The Times says Starmer “invented a 24-word job title” for her in the “reshuffle kerfuffle” – that of “deputy leader, shadow first secretary of state, shadow chancellor of the Duchy of Lancaster and shadow secretary of state for the future of work”.
The announcement of further changes to the shadow cabinet was reportedly delayed as Starmer and Rayner held “an intense and often acrimonious day of negotiations”. And when the new team was announced, it seemed “overwhelmingly similar to its previous incarnation”, says The Times.
The most significant promotion was for Rachel Reeves, who moved from shadow chancellor of the Duchy of Lancaster to shadow chancellor.
Losers
Anneliese Dodds was demoted from shadow chancellor to party chair to make room for Reeves. The Daily Mirror predicted the move as long ago as March, when some Labour MPs told the newspaper they were “growing frustrated” with Dodds, amid fears that the Oxford East MP was “struggling to communicate the party’s direction”.

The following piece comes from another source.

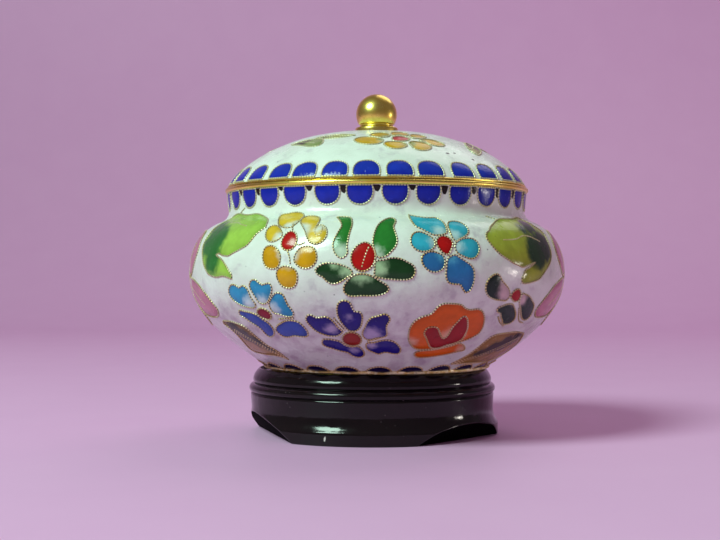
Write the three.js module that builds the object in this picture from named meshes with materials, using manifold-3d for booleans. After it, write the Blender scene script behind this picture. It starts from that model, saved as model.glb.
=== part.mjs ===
// A round cloisonne enamel box with a lift-off lid, on its black lacquered wooden stand.
// Millimetres, +Z up. The origin lies on the stand's underside, straight below the knob, and -Y
// is the front. The box is set down a little to the right of the stand's own middle.

import * as THREE from 'three';
import { mergeVertices } from 'three/addons/utils/BufferGeometryUtils.js';
import Module from 'manifold-3d';

const wasm = await Module();
wasm.setup();

// ---- Driving dimensions ----

const SIDES = 54; // facets around every large turned piece

const FOOT_RADIUS = 35.2; // where the bowl's underside turns down on to its foot ring
const BOWL_BASE = 21.3;
const GIRTH_RADIUS = 59.8;
const GIRTH_HEIGHT = 51;
const NECK_RADIUS = 47.4;
const NECK_HEIGHT = 71.5;
const MOUTH_RADIUS = 47.9;
const MOUTH_HEIGHT = 76.6;
const WALL = 2; // copper sheet with enamel on both faces

const SEAM_HEIGHT = 78.1; // where the lid's band rests on the bowl's rim
const RIM_RADIUS = 48.7;
const BAND_RADIUS = 47.9;
const BAND_TOP = 78.9;
const LID_RADIUS = 47.4;
const LID_TOP = 96.3;
const LID_SEAT = 45.4; // inner radius of the ring on which the lid's wall stands
const FLANGE_DEPTH = 4; // how far the lid's flange drops inside the mouth
const FLANGE_WALL = 0.8;
const FLANGE_GAP = 0.3;

const COLLAR_RADIUS = 6.9;
const BALL_RADIUS = 6.6;
const BALL_HEIGHT = 102.4;

const RING_RADIUS = 34.1;
const RING_WALL = 2.6;
const STAND_SHIFT = -1.45; // the stand's own middle, left of the box's
const STAND_HEIGHT = 20.8;
const STAND_RADIUS = 40.4;
const RECESS_RADIUS = 36;
const RECESS_DEPTH = 0.8;

// ---- Turning ----

// An outline of [radius, height] points, closed by the axis or on itself, spun about the Z axis.
function turned(outline, sides = SIDES) {
  const points = outline.map(([radius, height]) => new THREE.Vector2(radius, height));
  if (points[0].x > 0) points.push(points[0].clone());
  return new THREE.LatheGeometry(points, sides).rotateX(Math.PI / 2);
}

// The [radius, height] points of a Bezier curve, first and last included.
function bend(start, startHandle, endHandle, end, steps) {
  const [a, b, c, d] = [start, startHandle, endHandle, end].map((p) => new THREE.Vector2(...p));
  return new THREE.CubicBezierCurve(a, b, c, d).getPoints(steps).map((p) => [p.x, p.y]);
}

// Points on an arc about a centre, from one angle to another in degrees.
function arc([x, z], radius, from, to, steps) {
  return Array.from({ length: steps + 1 }, (_, i) => {
    const angle = THREE.MathUtils.degToRad(from + ((to - from) * i) / steps);
    return [x + radius * Math.cos(angle), z + radius * Math.sin(angle)];
  });
}

// The same line moved sideways, to its left as it is walked, by a wall's thickness.
function moved(line, distance) {
  return line.map(([x, z], i) => {
    const [x0, z0] = line[Math.max(i - 1, 0)];
    const [x1, z1] = line[Math.min(i + 1, line.length - 1)];
    const length = Math.hypot(x1 - x0, z1 - z0);
    return [x - ((z1 - z0) / length) * distance, z + ((x1 - x0) / length) * distance];
  });
}

function piece(name, geometry, color, roughness, metalness) {
  const material = new THREE.MeshStandardMaterial({ color, roughness, metalness });
  const mesh = new THREE.Mesh(geometry, material);
  mesh.name = name;
  return mesh;
}

// ---- Solid cuts ----

function toManifold(geometry) {
  const bare = geometry.clone();
  bare.deleteAttribute('normal');
  bare.deleteAttribute('uv');
  const merged = mergeVertices(bare, 1e-4);
  const mesh = { numProp: 3, vertProperties: merged.attributes.position.array };
  mesh.triVerts = new Uint32Array(merged.index.array);
  return new wasm.Manifold(new wasm.Mesh(mesh));
}

function fromManifold(solid) {
  const { vertProperties, triVerts } = solid.getMesh();
  const geometry = new THREE.BufferGeometry();
  geometry.setAttribute('position', new THREE.BufferAttribute(vertProperties, 3));
  geometry.setIndex(new THREE.BufferAttribute(triVerts, 1));
  return geometry;
}

// ---- Stand: turned wood with two beads, a waist and a spreading foot ----

const flare = bend([40.1, 4.3], [39.4, 5.3], [38.9, 6.4], [38.8, 8.8], 3);
const beadLower = bend([38.6, 13.4], [40, 13.8], [40, 15.8], [37.9, 16.3], 4);
const beadUpper = bend([37.9, 16.3], [38.7, 17], [38.4, 18.8], [36.4, STAND_HEIGHT], 5);
const standOutline = [
  [0, 0],
  [STAND_RADIUS, 0],
  [STAND_RADIUS, 3.2],
  [STAND_RADIUS - 0.2, 3.8],
  ...flare,
  [39.1, 12.7],
  ...beadLower,
  ...beadUpper.slice(1),
  [RECESS_RADIUS, STAND_HEIGHT],
  [RECESS_RADIUS, STAND_HEIGHT - RECESS_DEPTH],
  [0, STAND_HEIGHT - RECESS_DEPTH],
];

// Three flat facets are planed off the base, each rising outwards from a chord of the underside.
const facets = [
  { bearing: -73, chord: 32.2 },
  { bearing: 50, chord: 34.6 },
  { bearing: 170, chord: 33.4 },
];
const FACET_RISE = Math.atan(1.15);

function facetCutter({ bearing, chord }) {
  const size = 80;
  const block = new THREE.BoxGeometry(size, size, size).translate(size / 2, 0, -size / 2);
  block.rotateY(-FACET_RISE).translate(chord, 0, 0);
  return block.rotateZ(THREE.MathUtils.degToRad(bearing - 90));
}

let standSolid = toManifold(turned(standOutline));
for (const facet of facets) {
  standSolid = standSolid.subtract(toManifold(facetCutter(facet)));
}
standSolid = standSolid.simplify(0.03); // no slivers where a facet grazes a turned edge
standSolid = standSolid.translate([STAND_SHIFT, 0, 0]);

// ---- Bowl: beaten copper shell, hollow, enamelled inside and out ----

const belly = bend(
  [FOOT_RADIUS, BOWL_BASE],
  [43.7, 27.4],
  [GIRTH_RADIUS, GIRTH_HEIGHT - 14.8],
  [GIRTH_RADIUS, GIRTH_HEIGHT],
  8,
);
const shoulder = bend([GIRTH_RADIUS, GIRTH_HEIGHT], [GIRTH_RADIUS, GIRTH_HEIGHT + 9], [55.5, 65.1], [50.4, 67.1], 6);
const neck = bend([50.4, 67.1], [48.6, 67.8], [NECK_RADIUS, 68.9], [NECK_RADIUS, NECK_HEIGHT], 3);
const outside = [...belly, ...shoulder.slice(1), ...neck.slice(1), [MOUTH_RADIUS, MOUTH_HEIGHT]];
const inside = moved(outside, WALL).filter((_, i) => i > 0 && i < outside.length - 1 && i % 2 === 0);
const bowlOutline = [
  [0, BOWL_BASE],
  ...outside,
  [MOUTH_RADIUS - WALL, MOUTH_HEIGHT],
  ...inside.reverse(),
  [FOOT_RADIUS - WALL, BOWL_BASE + WALL],
  [0, BOWL_BASE + WALL],
];

// ---- Gilt rings ----

const footRingOutline = [
  [RING_RADIUS - RING_WALL, STAND_HEIGHT - RECESS_DEPTH],
  [RING_RADIUS - 0.3, STAND_HEIGHT - RECESS_DEPTH],
  [RING_RADIUS, STAND_HEIGHT - RECESS_DEPTH + 0.4],
  [RING_RADIUS + 0.5, BOWL_BASE],
  [RING_RADIUS - RING_WALL, BOWL_BASE],
];

const rimInner = MOUTH_RADIUS - WALL;
const rimMiddle = (MOUTH_HEIGHT + SEAM_HEIGHT) / 2;
const rimRound = (SEAM_HEIGHT - MOUTH_HEIGHT) / 2;
const bowlRimOutline = [
  [rimInner, MOUTH_HEIGHT],
  ...arc([RIM_RADIUS - rimRound, rimMiddle], rimRound, -90, 90, 4),
  [rimInner, SEAM_HEIGHT],
];

const flangeOuter = rimInner - FLANGE_GAP;
const lidRimOutline = [
  [flangeOuter - FLANGE_WALL, SEAM_HEIGHT - FLANGE_DEPTH],
  [flangeOuter, SEAM_HEIGHT - FLANGE_DEPTH],
  [flangeOuter, SEAM_HEIGHT],
  [BAND_RADIUS - 0.4, SEAM_HEIGHT],
  [BAND_RADIUS, SEAM_HEIGHT + 0.3],
  [BAND_RADIUS, BAND_TOP - 0.3],
  [BAND_RADIUS - 0.3, BAND_TOP],
  [flangeOuter - FLANGE_WALL, BAND_TOP],
];

// ---- Lid: shallow enamelled dome with a small flat seat for the knob ----

const dome = bend([LID_RADIUS, BAND_TOP], [43.6, 86.4], [27.6, LID_TOP], [COLLAR_RADIUS, LID_TOP], 10);
const lidInside = moved(dome, WALL).filter((_, i) => i > 0 && i < dome.length - 1 && i % 2 === 0);
const lidOutline = [
  [LID_SEAT, BAND_TOP],
  ...dome,
  [0, LID_TOP],
  [0, LID_TOP - WALL],
  ...lidInside.reverse(),
];

// ---- Knob: gilt ball on a low collar ----

const ballStart = THREE.MathUtils.radToDeg(Math.asin((99.3 - BALL_HEIGHT) / BALL_RADIUS));
const knobOutline = [
  [0, LID_TOP],
  [COLLAR_RADIUS, LID_TOP],
  [COLLAR_RADIUS, 97.6],
  [6.5, 98.1],
  [5.6, 98.4],
  [5.4, 98.9],
  ...arc([0, BALL_HEIGHT], BALL_RADIUS, ballStart, 84, 9),
  [0, BALL_HEIGHT + BALL_RADIUS],
];

// ---- The box ----

const box = new THREE.Group();
box.name = 'cloisonne_box';
box.add(
  piece('stand', fromManifold(standSolid), 0x0d0a0c, 0.2, 0),
  piece('foot_ring', turned(footRingOutline), 0xc9a24a, 0.35, 1),
  piece('bowl', turned(bowlOutline), 0xe6e4dc, 0.2, 0),
  piece('bowl_rim', turned(bowlRimOutline), 0xd9a83c, 0.25, 1),
  piece('lid_rim', turned(lidRimOutline), 0xd9a83c, 0.25, 1),
  piece('lid', turned(lidOutline), 0xe6efe6, 0.2, 0),
  piece('knob', turned(knobOutline, 24), 0xd9a83c, 0.2, 1),
);

export default box;
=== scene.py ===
import bisect
import math

import bmesh
import bpy
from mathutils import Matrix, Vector, geometry, noise


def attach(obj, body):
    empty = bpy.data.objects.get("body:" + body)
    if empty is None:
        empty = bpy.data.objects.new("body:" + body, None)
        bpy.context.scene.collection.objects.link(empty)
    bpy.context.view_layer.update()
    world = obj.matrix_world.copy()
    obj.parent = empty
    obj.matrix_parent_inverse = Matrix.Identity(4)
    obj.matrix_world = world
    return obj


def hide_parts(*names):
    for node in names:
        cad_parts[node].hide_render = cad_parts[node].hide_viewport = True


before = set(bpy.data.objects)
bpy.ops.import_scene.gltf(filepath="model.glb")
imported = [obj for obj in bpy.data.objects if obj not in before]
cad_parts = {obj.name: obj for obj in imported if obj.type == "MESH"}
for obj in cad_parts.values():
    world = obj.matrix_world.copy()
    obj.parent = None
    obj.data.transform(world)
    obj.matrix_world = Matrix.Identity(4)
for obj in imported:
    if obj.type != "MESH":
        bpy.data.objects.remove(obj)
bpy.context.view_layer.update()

# ---- Studio ----
# A camera level with the bowl's girth and a pale seamless sweep that the box stands on. The
# lights are a large cool softbox at the upper left, a small warm one low at the right and a fill.

MM = 0.001
CAMERA_DISTANCE = 0.420
CAMERA_HEIGHT = 0.0502
LIGHTS_AIM = 0.055  # the height that every lamp faces

camera = bpy.data.objects.new("camera", bpy.data.cameras.new("camera"))
camera.data.lens = 64.9
camera.data.clip_start = 0.01
camera.location = (0, -CAMERA_DISTANCE, CAMERA_HEIGHT)
camera.rotation_euler = (math.radians(90.265), 0, math.radians(0.73))
bpy.context.scene.collection.objects.link(camera)
bpy.context.scene.camera = camera
bpy.context.scene.view_settings.view_transform = "Standard"


def paint(red, green, blue):
    """A colour from its usual 0 to 255 values, as a shader takes it."""
    shares = [part / 255 for part in (red, green, blue)]
    return (*[p / 12.92 if p < 0.04 else ((p + 0.055) / 1.055) ** 2.4 for p in shares], 1.0)


def feed(node, inputs):
    """Sets a node's sockets by name or number, to a link or to a plain value."""
    for name, value in inputs.items():
        if isinstance(value, Value):
            node.id_data.links.new(value.socket, node.inputs[name])
        else:
            node.inputs[name].default_value = value


class Value:
    """An output socket of a material; sums and products of these add their Math nodes."""

    def __init__(self, socket):
        self.socket = socket

    def node(self, kind, settings, inputs, output=0):
        """Adds a node of any kind: its settings first, then what goes into its sockets."""
        made = self.socket.id_data.nodes.new(kind)
        for name, setting in settings.items():
            setattr(made, name, setting)
        feed(made, inputs)
        return Value(made.outputs[output])

    def math(self, operation, *operands):
        return self.node("ShaderNodeMath", {"operation": operation}, dict(enumerate(operands)))

    def __add__(self, other):
        return self.math("ADD", self, other)

    def __sub__(self, other):
        return self.math("SUBTRACT", self, other)

    def __rsub__(self, other):
        return self.math("SUBTRACT", other, self)

    def __mul__(self, other):
        return self.math("MULTIPLY", self, other)

    __radd__ = __add__
    __rmul__ = __mul__

    def rise(self, low, high):
        """0 below low, 1 above high, and a smooth step between them."""
        limits = {"Value": self, "From Min": low, "From Max": high}
        return self.node("ShaderNodeMapRange", {"interpolation_type": "SMOOTHSTEP"}, limits)

    def blend(self, start, end):
        """The first colour where this is 0, the second where it is 1."""
        return self.node("ShaderNodeMix", {"data_type": "RGBA"}, {0: self, 6: start, 7: end}, 2)

    def dimmed(self, share):
        """This colour or vector times a number."""
        return self.node(
            "ShaderNodeVectorMath", {"operation": "SCALE"}, {0: self, "Scale": share}
        )

    def cloud(self, scale, detail=2.0, roughness=0.5):
        """Soft noise of about 0.5 at these coordinates; scale is in lumps per metre."""
        inputs = {"Vector": self, "Scale": scale, "Detail": detail, "Roughness": roughness}
        return self.node("ShaderNodeTexNoise", {}, inputs)

    def specks(self, scale, size):
        """1 in small round specks, size being their share of the spacing, and 0 elsewhere."""
        inputs = {"Vector": self, "Scale": scale}
        distance = self.node("ShaderNodeTexVoronoi", {}, inputs)
        return 1 - distance.rise(size * 0.5, size)

    def bump(self, height_mm):
        """A normal from this height map, whose 1 is so many millimetres."""
        return self.node(
            "ShaderNodeBump", {}, {"Height": self, "Strength": 1.0, "Distance": height_mm * MM}
        )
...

Meanwhile, Nick Brown, the 70-year-old “veteran chief whip who had held the role under Tony Blair, Gordon Brown, Jeremy Corbyn and then Starmer, was dismissed”, and replaced by his deputy Alan Campbell, says The Times.
Valerie Vaz, shadow leader of the House of Commons, was replaced by Thangam Debbonaire, who had held the housing brief.

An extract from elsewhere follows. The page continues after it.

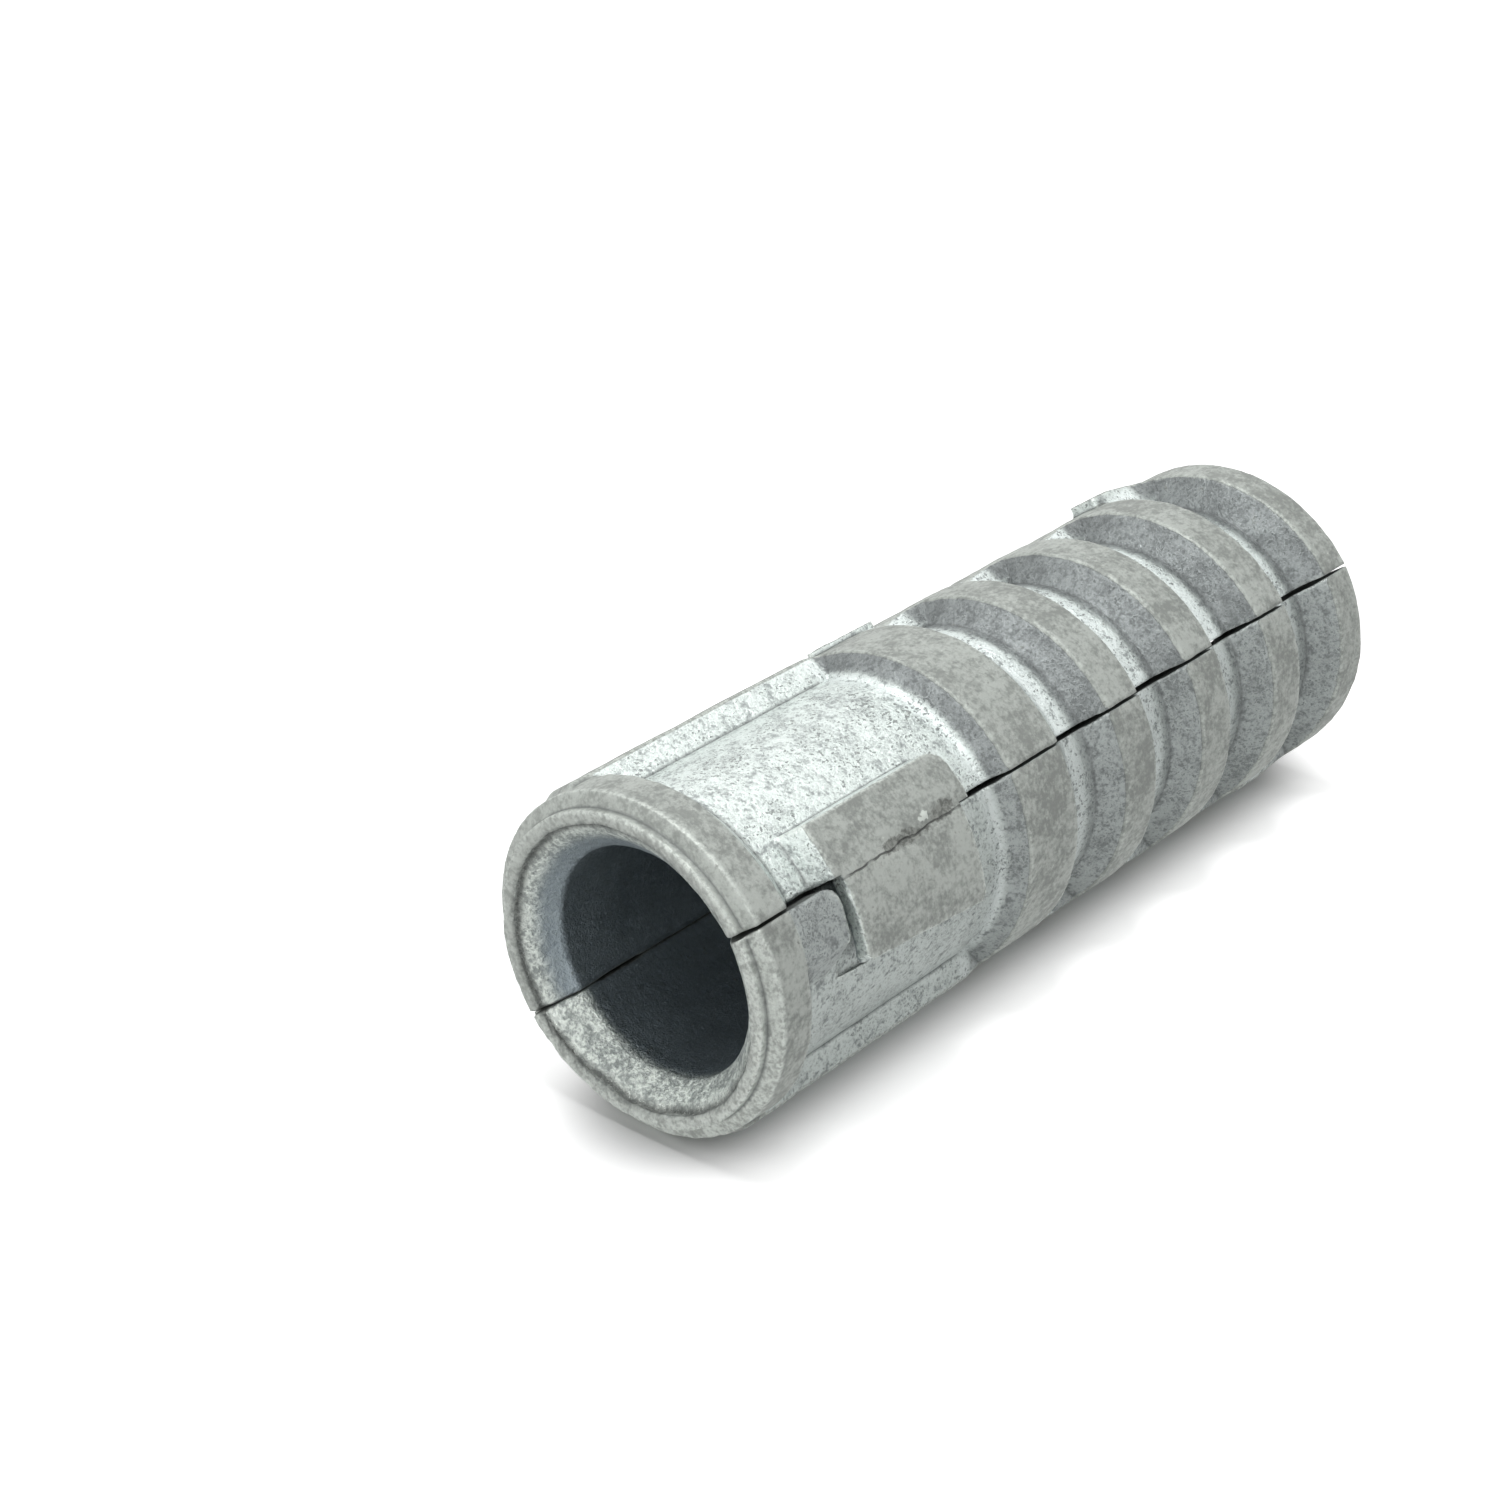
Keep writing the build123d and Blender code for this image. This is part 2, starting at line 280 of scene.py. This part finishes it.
def add_skin(node_name, half):
    """Piece that stands for a half: its form with worn edges, dents, and masks for the material, which include where
    painted shade and painted highlights go.
    """
    body, seed, lead_in_end = half["body"], half["seed"], half["lead_in_end"]
    mesh = remeshed(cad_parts[node_name])
    places, normals, edges = mesh_arrays(mesh)
    curve = bending(places, normals, edges)
    centred = places[:, 0] - half["axis_x"]
    radius = np.hypot(centred, places[:, 1])
    from_mouth = length - places[:, 2]
    off_split, off_middle = np.abs(places[:, 0]), np.abs(places[:, 1])
    outward = (normals[:, 0] * centred + normals[:, 1] * places[:, 1]) / radius
    upward = rising(normals[:, 2], 0.2, 0.5)

    # Form: marks, dents, ripples and worn edges, with the far side of the split pushed together
    dents = field(places, dent_size, seed) * dent_depth
    ripples = field(places, ripple_size, seed + 1) * ripple_depth
    marks = punched(places[:, 0], from_mouth) * rising(outward, 0.7, 0.9) * half["has_tabs"]
    marks *= 1 + field(places, mark_raggedness_size, seed + 3) * mark_raggedness
    wander = field(places, rim_line_wander_size, seed + 4) * rim_line_wander
    off_rim = (radius - rim_inner_radius + rim_line_inset + wander) / rim_line_width
    rim_line = np.exp(-off_rim ** 2) * falling(from_mouth, 0.45, 0.7) * upward
    marks -= rim_line * rim_line_depth
    edge = rising(-curve, 0.25, 0.9)
    worn_away = edge * (0.5 + field(places, wear_size, seed + 2)) * wear_depth
    split = rising(np.abs(normals[:, 0]), 0.7, 0.95) * falling(off_split, 0.1, 0.2)
    closed = split * rising(places[:, 1], 2.0, 4.0) * split_closed
    moved = places + normals * (dents + ripples + marks - worn_away)[:, None] * (1 - split[:, None])
    moved += normals * closed[:, None]
    mesh.vertices.foreach_set("co", (moved * MM).ravel())

    # Masks: where the skin is worn, cast, hollow, marked or inside, and where painted shade and painted highlights
    # go
    ear = between(from_mouth, collar_length, collar_length + 0.15, ear_end - 0.1, ear_end)
    ear *= half["ear_cast_and_shade"] * rising(off_middle, ear_side, ear_side + 0.4)
    high = rising(radius, outer_radius - 0.2, outer_radius - 0.05) * rising(outward, 0.5, 0.9) * (1 - ear)
    rim = falling(from_mouth, collar_length - 0.1, collar_length + 0.05) * rising(radius, 6.4, 6.7)
    tail = rising(from_mouth, length - 0.3, length - 0.1)
    # The grooves' ramps, and the plain half's ear with them, get painted shade; their bands get a painted highlight
    ramp, band = ear, np.zeros(len(radius))
    for start, end in grooves:
        share = (from_mouth - start) / (end - start)
        ramp = np.maximum(ramp, between(share, *groove_ramp))
        band = np.maximum(band, between(share, *groove_band))
    inside = rising(-outward, 0.1, 0.4)
    outside = rising(outward, 0.3, 0.6)
    add_masks(mesh, {
        "worn": np.maximum(np.maximum(high, rim), tail),
        "rim": falling(from_mouth, 0.6, 0.9) * rising(radius, 6.2, 6.5),
        "rim_line": rim_line,
        "edge": edge * rising(off_split, 0.15, 0.4),
        "split": split,
        "ramp": ramp * outside,
        "band": band * outside,
        "hollow": rising(curve, 0.15, 0.6) * (1 - band),
        "bore": inside * rising(from_mouth, lead_in_end - 1.1, lead_in_end - 0.5),
        "lead_in": inside * falling(from_mouth, lead_in_end - 0.9, lead_in_end),
        "dented": rising(-marks, 0.02, 0.09) * (1 - upward),
        "burr": rising(marks, 0.04, 0.12),
    })
    mesh.update()

    piece = bpy.data.objects.new(node_name + "_skin", mesh)
    link(piece)
    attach(piece, body)
    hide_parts(node_name)
    mesh.materials.append(zinc("zinc_" + node_name, half))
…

But some have suggested that Starmer himself might become the biggest loser of the reshuffle. Several MPs told The Guardian on Sunday that his “botched attempt to sideline Rayner had increased the chances he could face a leadership challenge in the coming months”.
The Telegraph notes that “he is not yet being openly challenged” but says “the warnings and the severity of criticism from the Left complicates his attempts to keep the party united, undercutting the stability of his position”.